President Clinton wants to make doubly sure Americans know that Uncle Sam is just a mouse click away.

Two weeks ago, Mr. Clinton announced the government will offer all public information online on the Internet. The focus of Saturday's address was another pet project—the White House on the web.

Saying he was proud to have brought the White House into the digital age, President Clinton said the government had an obligation to use the new technology to expand democracy.

"We've barely begun to understand how information technology will change our lives," he said. "But those of us in government have a responsibility to use these new tools to expand the reach of democracy and give more people a chance to live their dreams."

Clinton encourages Americans to check out Welcome to the White House for all their government needs. He says it's another step in his administration's effort to make government "high-speed, high-tech and user-friendly."

This comes after the White House's Friday launch of an upgraded version of its World Wide Web site, which makes the site more accessible and convenient to users.

"I'm proud to have been the president who brought the White House into the digital age," Mr. Clinton said. "It was just six years ago that we launched the very first White House Web site. Our Web site now has more than 9,000 pages of information—and that's not counting the archives."

The president says the new site "is a permanent part of the Executive Office of the President, so that future presidents will be able to change it to suit their needs as easily as they can change the furniture here in the Oval Office."

A release from the White House dubs Mr. Clinton "the first president of the Internet Age" and proclaims "the Clinton-Gore Administration has moved the U.S. government on-line." To prove it, the release provides a list of 25 things one can discover on the site as well as the popular features of the site.
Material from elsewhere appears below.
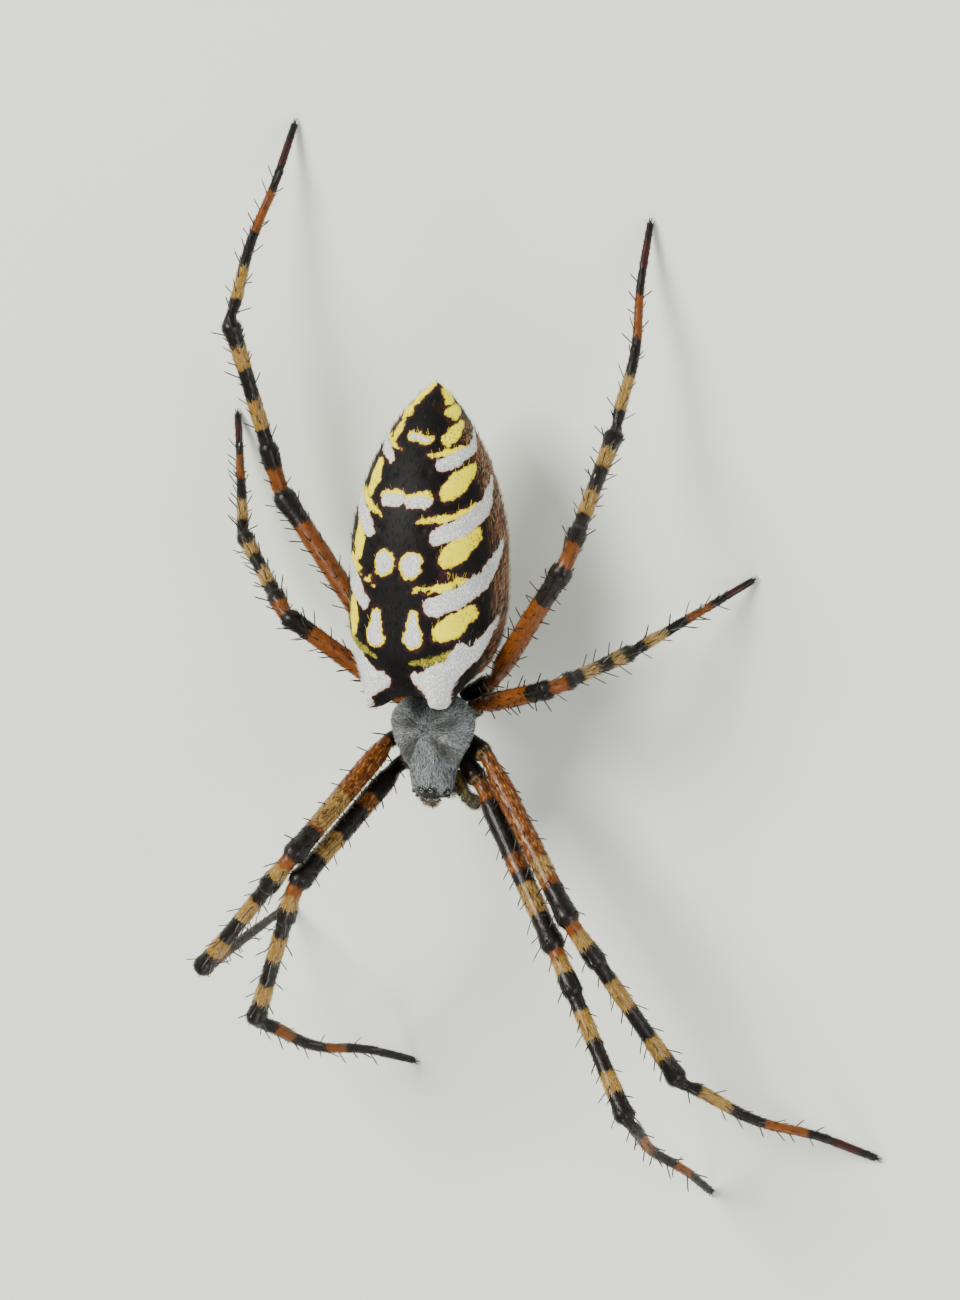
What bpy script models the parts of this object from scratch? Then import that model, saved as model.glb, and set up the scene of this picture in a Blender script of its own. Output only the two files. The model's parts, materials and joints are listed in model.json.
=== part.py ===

The site, which the White House said receives 1.2 million hits per week and ensures access to users with disabilities, provides historical, tourist and educational information about the White House and its occupants.

It includes an entry-point for information about the rest of the federal government and a data base of documents released by the White House since President Clinton took office in 1993.

The site complies with guidelines to protect privacy and the government did not use "cookies" or other methods to track personal information about users of the site. The White House said security is a high priority.

"New security measures are constantly being put in place to anticipate and address the threat of cyber-attacks," it said.

Some highlights from Welcome to the White House:

  • Review on-time performance for major airlines.
  • Request an estimate of your retireent benefits.
  • Report a complaint about consumer fraud.
  • Apply for financial aid to colleges and universities.
  • View the birth of a star through the Hubble Telescope.
  • Get the latest economic indicators.
  • Check to see which hazardous wastes are in your neighborhood.
  • Get the current weather forecast for any city in the United
  • Find information on the offices of the President, Vice President, First Lady, and Mrs. Gore, including how to contact them by phone, mail, or e-mail.
  • Visit The White House for Kids, a first-of-its-kind site for children who want to learn about their federal government.
  • Get the latest White House tour schedule, event descriptions, and an on-line historical tour of the White House.
  • It's easy: New technology can recognize the type of browser being used and deliver the web pages to the user in the most appropriate format for the browser. Also, a text-only option was added to every page, giving users the choice of whether to view graphics or just text.